Worst of all, he self-lobotomized on the subject of health care, dumbing himself down egregiously, denying that his (successful) universal-health-coverage program in Massachusetts was the exact same thing as Barack Obama’s (increasingly successful) national version. He never expressed a real emotion—not anger, not sadness, not unscripted laughter. His manner was as slick as his hair.

Ouch!  The there are these highlights from a piece in Reason.com:
It looks we’re in for a Romney trilogy: Since The Wall Street Journal reported last Friday that Mitt Romney, the GOP’s 2012 presidential nominee and a 2008 primary contender, was considering another campaign, it’s become increasingly clear that Romney is aggressively scouting a route to 2016.
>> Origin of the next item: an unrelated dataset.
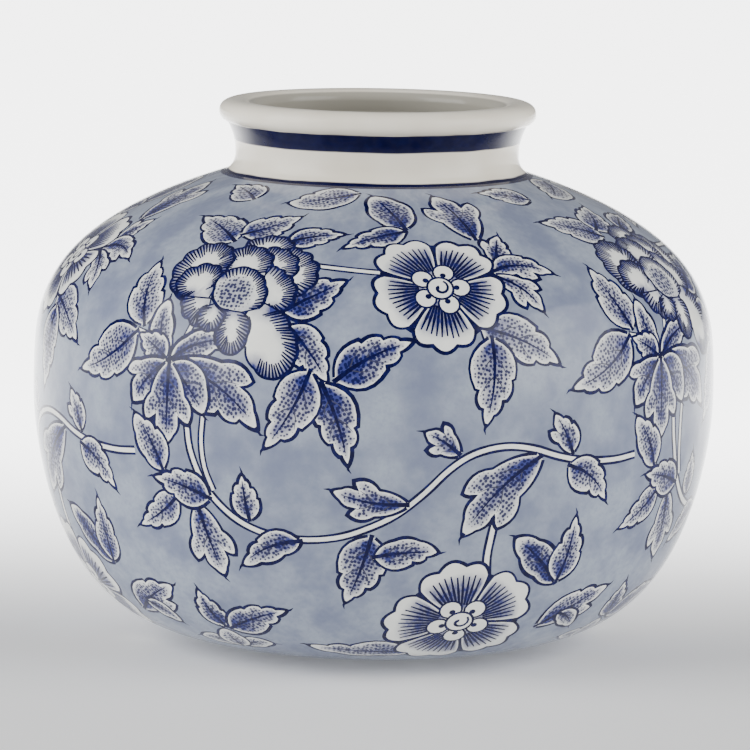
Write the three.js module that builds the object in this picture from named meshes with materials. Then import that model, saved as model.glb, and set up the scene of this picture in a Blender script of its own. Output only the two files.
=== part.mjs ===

Getting real means changing his tune. His 2012 presidential campaign left a lot to be desired. This time, he says, things will be different. Different how, you ask?  You know…different.

So it’ll be more of the same, but with different packaging. This is the wrong lesson of the 2012 campaign. Romney had a number of communications foibles, but his big problem wasn’t communications. It was substance. The communications foibles arose in part because the messaging operation had so little to work with, and thus ended up distracted and unfocused, sucked into daily controversies that they couldn’t respond to.

Romney’s verbal flubs from last time will still be on the record. He’ll have to defend them or distance himself from them, repeatedly, and he’ll have to do so without contributing too much to the not-insane perception that he’s an ideologically unmoored flip-flopper.
And then there is this from the Washington Post:
Ever since the news broke last Friday that Mitt Romney is not only thinking about running for president again in 2016 but also making moves that suggest he is going to run, I've been trying to figure out why.  I've talked to Republicans who are close to Romney and Republicans who are only interested observers.

For people outside of Romney's direct orbit, there is bafflement about what Romney is doing. Closer allies explain, without their names attached, why Romney running again isn't as odd as it is being portrayed.
[I]n short those conversations -- and my own thinking -- have produced three basic reasons to explain why Romney is doing what he is doing. They are:

1. He doesn't believe Jeb Bush is a terribly strong candidate/frontrunner.
2. He doesn't think anyone in the current field can beat Hillary Clinton
3. He believes he has something more/new/different to offer the country at a critical moment in history.

I don't doubt Romney's sincerity. But I do think he and those close to him are fooling themselves that he can simply proclaim that he is running a new and different campaign -- one based on foreign policy and poverty, according to Politico -- and that will be that.

Does Romney think either his Republican opponents or, potentially Hillary Clinton in a general election, are going to just let the whole "47 percent" thing drop? Or that the car elevator, "severely conservative" and the picture of him with money coming out of his suit jacket are going to disappear?

The image of him as an out-of-touch plutocrat, which the Obama team so effectively painted, will linger no matter what Romney says or does as a candidate. And, unlike in 2012 when he was seen as the de facto frontrunner due to his close-but-no-cigar bid in 2008, the logic (or lack thereof) for why he would choose to run again in 2016 would make him a puzzle in the eyes of many Republican primary voters. People don't usually vote for puzzles.
As I have said before, the would be GOP candidate field is going to provide wonderful spectator sport.   Meanwhile, Hillary and would be Democrat candidates need only to carefully record the insanity and lunacy so that it can be trotted out in the general election.